Chicago White Metal Casting in Bensenville, Ill., won back some business because of both offshore quality issues and proximity to their customer, says its president, Eric Treiber. “We have, within the last year, produced castings that were previously sourced offshore,” he says. “It is our understanding that two magnesium castings we produce, which were previously sourced offshore, were brought back to the U.S. for reasons of quality and proximity of the supply base.”
Twarog says in a press release that manufacturing logistical issues with offshore sourcing have become more prevalent. “The simple fact is that the distance between OEMs and their offshore suppliers makes it too costly and time-consuming for them,” he explains. “Also, heightened shipping costs and longer cycle times reduce, and in some instances negate, the cost savings of sourcing offshore.”
In a NADCA white paper, member Burl Finkelstein says his company, Kason Industries in Newman, Ga., recently brought back about 500,000 zinc castings that were made in China. “This occurred for several reasons,” he says. “Metal costs fluctuated in China, and suppliers would not take orders at prices that had previously made them competitive. Adding increased transportation costs, you can see how the trend changed.

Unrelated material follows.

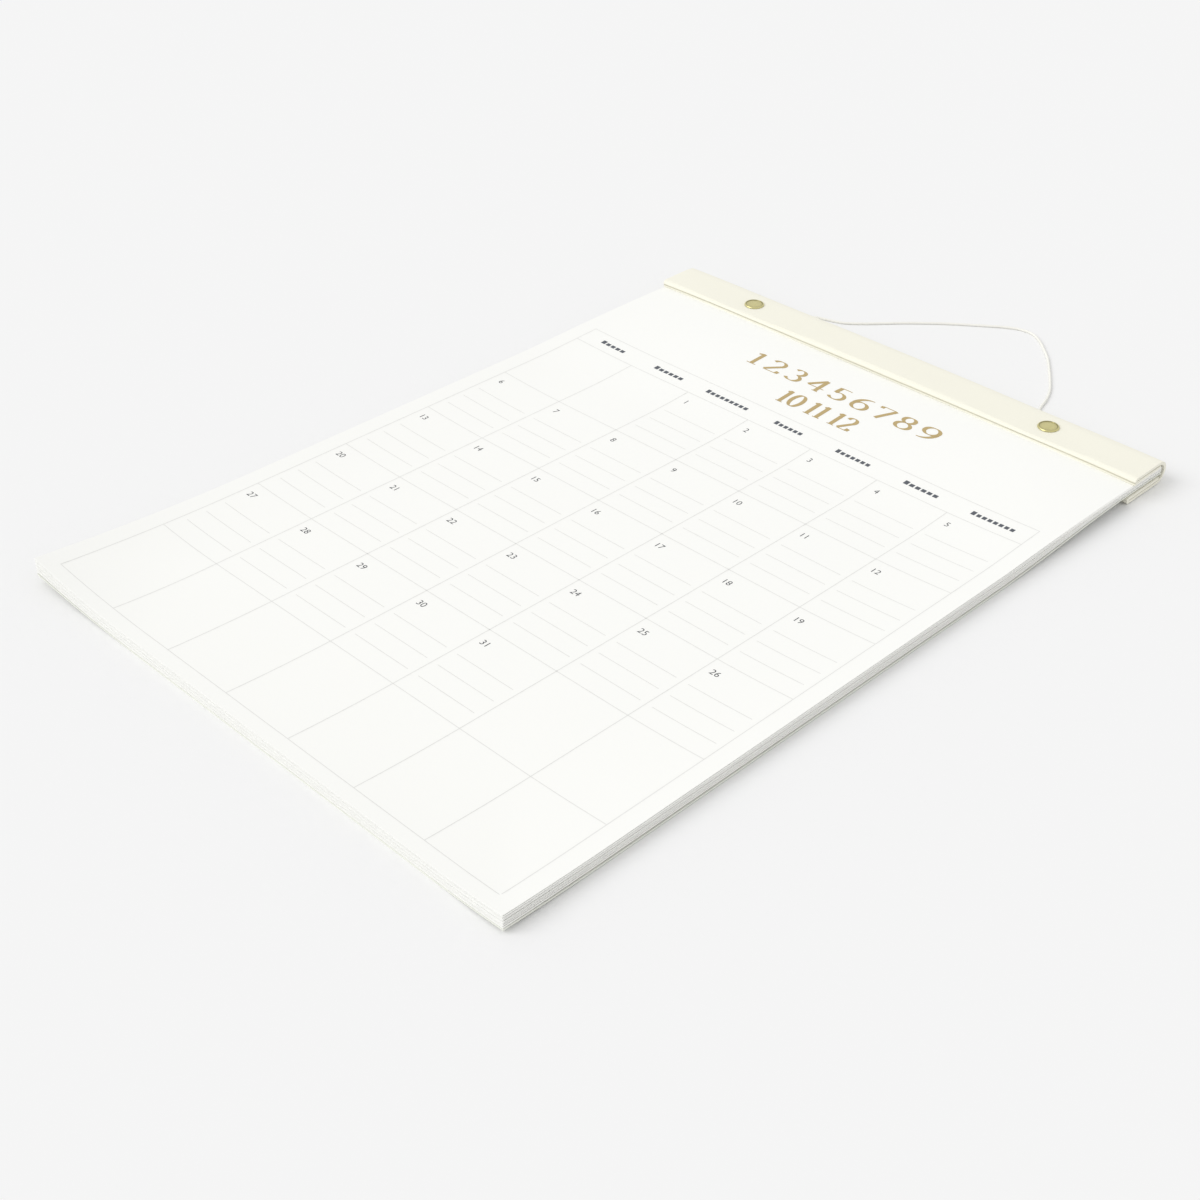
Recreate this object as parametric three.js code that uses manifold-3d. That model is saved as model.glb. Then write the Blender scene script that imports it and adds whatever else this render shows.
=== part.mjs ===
// A monthly wall calendar on its hanging strip, lying face up as it does on a table.
// Millimetres. X runs across the sheets, Y up the sheets to the strip, Z up off the table.
// The origin is on the table, under the middle of the calendar.

import * as THREE from "three";
import { mergeVertices } from "three/addons/utils/BufferGeometryUtils.js";
import Module from "manifold-3d";

const wasm = await Module();
wasm.setup();

// Overall size and fit
const sheetWidth = 297;
const overallLength = 420;
const clearance = 0.3;

// Pad of sheets: each pitch is one sheet with the air under it
const sheetCount = 13;
const loosePitch = 0.3;
const pressedPitch = 0.22;
const edgeFan = 0.11;
const edgeFanReach = 60;
const sheetStagger = 0.5;
const pressedFrom = 300;

// Backing card under the pad
const cardThickness = 0.7;
const cardParting = 0.55;

// How the free corners and sides stand up off the table
const leftCornerLift = 3.4;
const leftCornerCurl = 1.9;
const leftCornerReach = 80;
const rightCornerLift = 1.4;
const rightCornerReach = 40;
const sideLift = 0.25;
const sideReach = 40;
const climbLength = 100;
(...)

At our plant, we remained tooled and had machine capacity at our U.S. plant to be able to absorb the work without any capital outlay.”
In the white paper, Mel Hand, general manager of Los Angeles Die Casting in Commerce, Calif., says his high pressure aluminum die castings house has taken some engineering and fabricating initiatives to become a supplier of choice to its regional customer base. “As issues arise, we are better positioned and better equipped to offer engineering support,” he says. “Not only can we turnaround a part quicker, but we can produce a better quality part.”